The Web questionnaire of 893 U.S. IT professionals, taken earlier in the northern autumn, found that mobile workers, including the IT professionals surveyed, are not following even simple data security procedures and are surprisingly ignorant or uncertain about what, if any, mobile security policies exist.
Yet perhaps more ominous is the fact that company mobile security policies are non-existent, ignored or are not enforced.
The study asked a sample of mainly US IT professionals, in a range of company sizes and industries, about seven data security practices, by them and by their co-workers. The practices were:
- Copying company data to a USB memory stick.
- Accessing Web e-mail accounts from company computers.
- Losing or having stolen a mobile device with company data.
- Downloading personal software, such as an MP3 player, to a company computer.
- Sending business documents from your company e-mail to personal e-mail address.
- Turning off company security settings.
- Sharing passwords with coworkers.
The survey was created by the Ponemon Institute, a research firm specializing in privacy and information management. The Web questionnaire drew responses from 893 self-identified IT professionals, from a total random sampling of just more than 15,000 adults. The study was sponsored by RedCannon Security, a vendor of mobile access security applications for the enterprise. The latest results track with an earlier Ponemon study on "off-network security".
The report notes that this type of survey has several inherent limitations or potential biases that should make readers cautious about drawing inferences from the data. For example, "it is always possible that individuals who did not participate are substantially different in terms of underlying beliefs from those who completed the instructions." The accuracy of responses can also be affected by the degree to which the sample list is representative of individuals who are IT executives, and by external variables such as media coverage. Still another variable is whether respondents were truthful in their answers.
Even with these caveats, the survey results are troubling.

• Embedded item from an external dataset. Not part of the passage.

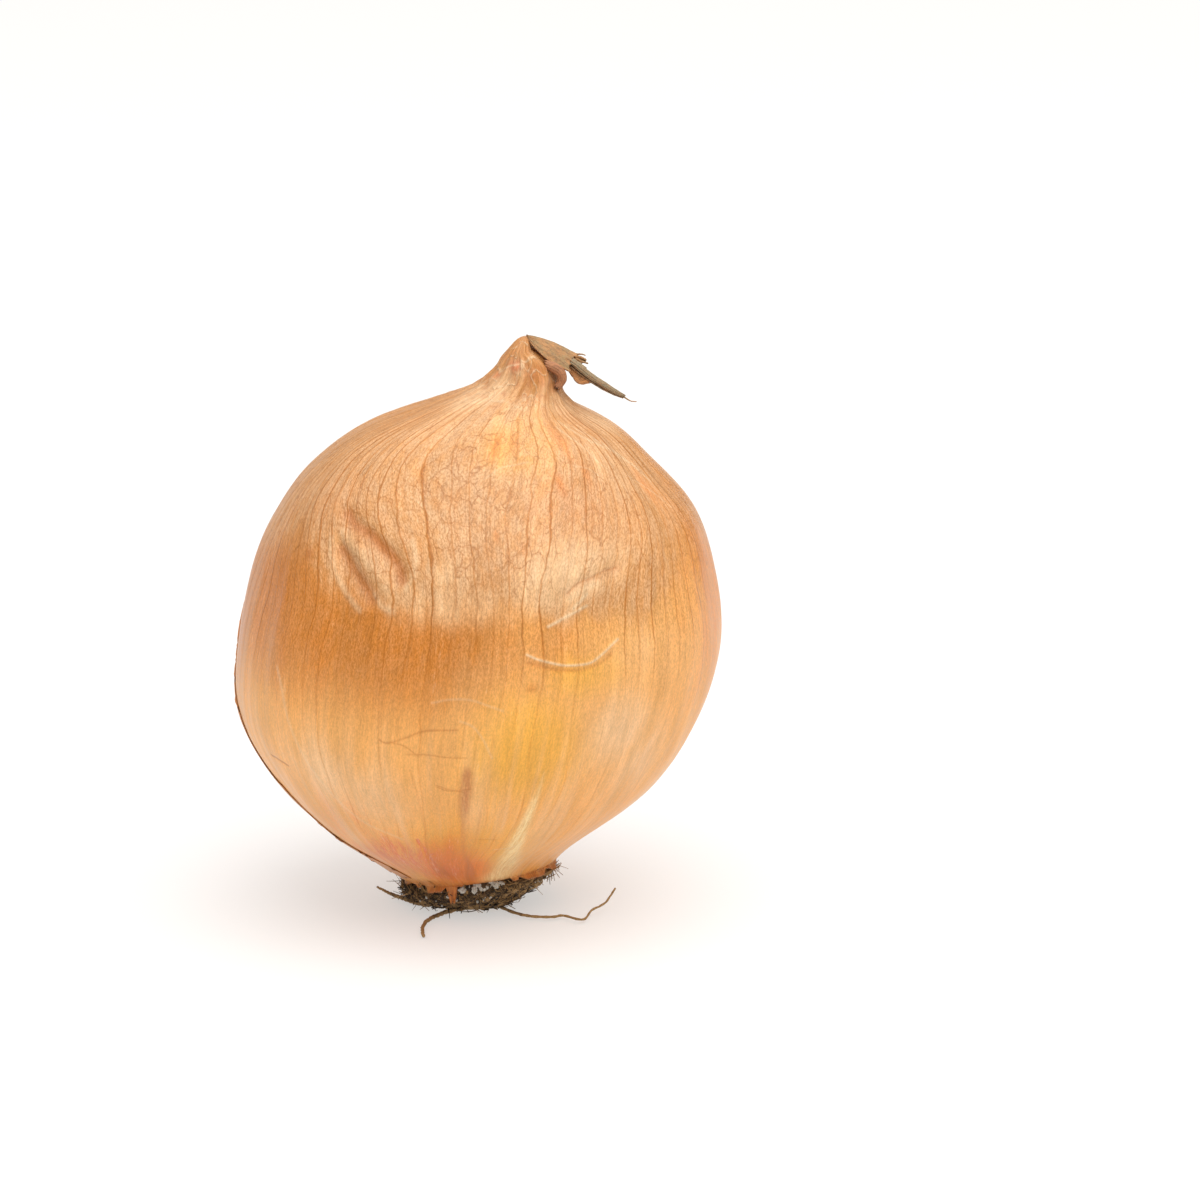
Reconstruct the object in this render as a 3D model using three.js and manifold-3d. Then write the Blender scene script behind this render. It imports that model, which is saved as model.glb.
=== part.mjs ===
import * as THREE from "three";
import { mergeVertices } from "three/addons/utils/BufferGeometryUtils.js";
import Module from "manifold-3d";

// A brown-skinned cooking onion that stands on its root plate.
// Millimetres, +Z up, +X to the onion's right and -Y to its front. The origin is the middle of the flat
// spot that it rests on. Azimuths are in degrees about +Z, from +X: 90 is the back, 180 the left, 270 the front.

const wasm = await Module();
wasm.setup();

// ---- Driving dimensions -----------------------------------------------------------------------------

// Levels of the bulb, from the rim of the root plate to the top of the neck: height above the table, radius
// across, radius from front to back, and how far the middle of the level stands to the right of the origin.
const BULB_LEVELS = [
  { z: 5.6, across: 12.6, deep: 12.6, shift: 1.6 },
  { z: 9.5, across: 17.2, deep: 17.0, shift: 0.5 },
  { z: 14, across: 22.8, deep: 22.4, shift: -0.8 },
  { z: 22, across: 31.0, deep: 30.3, shift: -0.3 },
  { z: 32, across: 37.1, deep: 36.4, shift: 0.2 },
  { z: 44, across: 39.4, deep: 38.8, shift: 1.6 },
  { z: 55, across: 38.0, deep: 37.5, shift: 2.4 },
  { z: 66, across: 33.9, deep: 33.5, shift: 2.7 },
  { z: 74, across: 27.3, deep: 27.0, shift: 2.4 },
  { z: 80, across: 19.9, deep: 19.7, shift: 3.6 },
  { z: 84, across: 11.3, deep: 11.5, shift: 5.5 },
  { z: 86.5, across: 7.3, deep: 7.7, shift: 7.8 },
  { z: 89, across: 5.3, deep: 6.3, shift: 9.2 },
  { z: 91.5, across: 3.5, deep: 5.0, shift: 9.2 },
  { z: 93, across: 1.7, deep: 4.0, shift: 8.7 },
];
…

In the study, 39% of respondents, almost four out of 10, say they have lost (or had stolen) a mobile computing device of some kind, ranging from laptops to USB drives, that held sensitive or confidential company data (most of these are in fact lost rather than stolen). Of those, only 28% reported the loss right away. Thirty-four percent say they waited a "few days." Worse, 56% of all respondents say they believe their employer would never be able to figure out what kind of data was on the lost device.